Wills for couples with children from previous relationships – using a life interest to balance out competing interests.
Couples who have children from a previous relationship are often faced with the challenge of how to draft their Will to provide for their current partner, on the one hand, and their children, on the other. For a couple who own a home together, but do not have significant wealth invested in other assets, this can often be challenging. Changing ownership of the property from joint tenants to tenants in common, and including a life interest in the Will, can sometimes be the ideal solution.
Owning property jointly Owning property jointly with someone else means that you and your co-owner both own 100% of the property. You cannot deal with your share of the property independently of your co-owner – so to sell the property, or deal with it in any way, both of you need to agree. If you die first, your interest in the property goes to the other owner, regardless of the terms of your Will.
Owning property as tenants in common Owning property as tenants in common means that you own a share of the property and your co-owner or co-owners own a separate share of the same property. It doesn’t need to be an equal share – you can own 1%, or 99%, and your co-owner will own the balance. You can deal with your percentage share of the property independently of the other owner – you can sell your share (if you can find someone who wants to buy a part interest in a property), mortgage it, or gift it away in your Will. If you choose to write a Will which gifts your share to someone who is not the co-owner, then when you die, the person who receives your share will own the property in your place, and your co-owner’s interest will not be affected.

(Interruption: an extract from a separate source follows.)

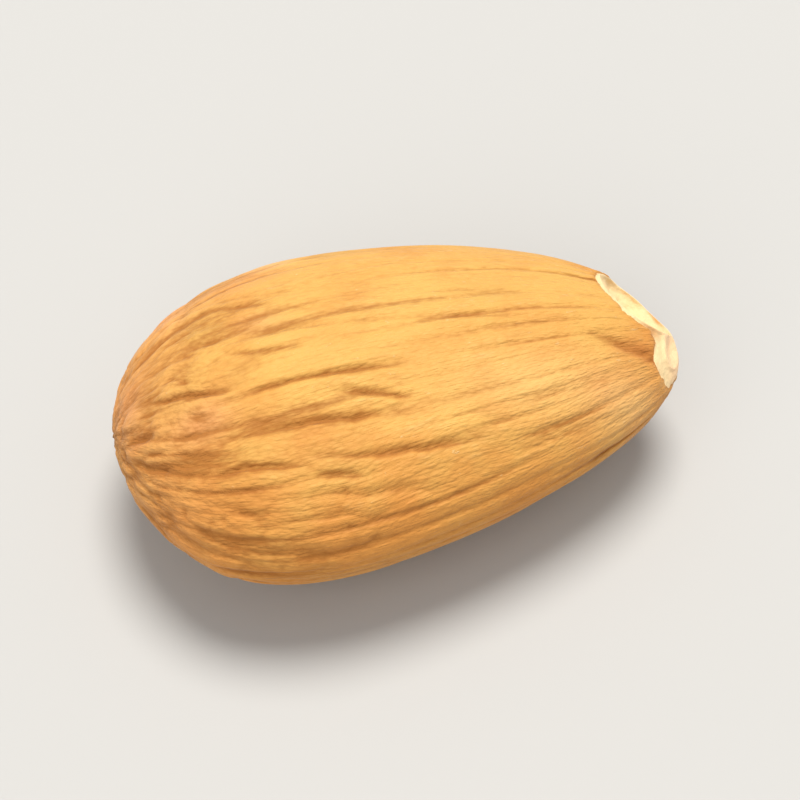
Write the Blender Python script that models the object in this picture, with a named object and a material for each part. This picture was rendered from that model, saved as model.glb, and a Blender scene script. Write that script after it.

How do I know whether I own a property as joint tenants or tenants in common? Usually, couples will own property together as joint tenants. You can check with the conveyancer or solicitor who assisted you with the purchase. Otherwise, you might have a copy of the Transfer of Land which you would have signed as part of the purchasing process, or you might have the Certificate of Title or a copy.
Can you change from joint tenants to tenants in common, and vice versa? Yes you can – but you should check that you are not triggering a stamp duty consequence or a capital gains tax event. If you are transferring from joint tenants to a tenants in common 50/50 split, there might not be an issue. Transfers between married spouses or couples in a de facto relationship are not subject to stamp duty, and a transfer of a principal place of residence is usually exempt from CGT, but you should always get legal advice before transferring property.
If there is a mortgage over the property, your bank will need to consent to the transfer, and there may be fees involved in obtaining that consent.
An example demonstrating the difference Let’s take Jim and Jane, and let’s say that Jim and Jane own their home as joint tenants. Let’s also say that Jim and Jane both have children from previous relationships. Jim has prepared a simple Will which leaves all of his assets to his children, and nothing to Jane. If Jim dies first, then all of Jim’s assets go to his children – except the property, which will go to Jane. Jane ends up with the property, and Jim’s children receive any assets that were in Jim’s sole name.
However, the situation is different if Jim and Jane own the property as tenants in common. Let’s say Jim and Jane own their property as tenants in common, and each owns 50%. If Jim’s simple Will leaves all of his assets to his children, and nothing to Jane, then if Jim dies first, all of Jim’s assets go to his children – including his share of the home. After Jim’s death, Jane will continue to own her 50% share of the property, and Jim’s children will own the other share – so if Jim had two children, each child will own 25% of the property, with Jane owning the other 50%.
What is a life interest? A life interest is a way of giving someone the right to use property without giving them actual ownership. They can live in the property, or lease the property and live off the proceeds, or sell the property and buy a new one and live in it, or invest the proceeds of sale and live off the income. They can’t be forced to move out or to sell against their wishes. They can’t give the life interest away in their Will, and they have to look after the property. That person’s interest lasts for the rest of their life – hence the name – and ends when they die.
What is a right to reside? A right to reside is more limited than a life interest – it gives someone the right only to live in the property. That person can’t rent it, nor sell it. If they are unable to stay in the property (for example, due to ill health), then the interest ends.
An example of how this could work Jim and Jane, the couple who both have children from previous relationships, decide to buy and own their property together as tenants in common – each owns 50%. This time, they get good estate planning advice, and draft their Wills which state that they give each other a life interest in their home, and when the life interest ends, each person’s share of the property go to that person’s own children. As a result, when Jim dies first, Jane is free to stay in the property for the rest of her life. She owns her 50% share of the house, and she can stay in the property because she has a life interest in Jim’s 50% share. When Jane dies, her life interest in Jim’s share ends. The house is sold, and Jim’s children get half of the sale proceeds, and Jane’s children get the other half.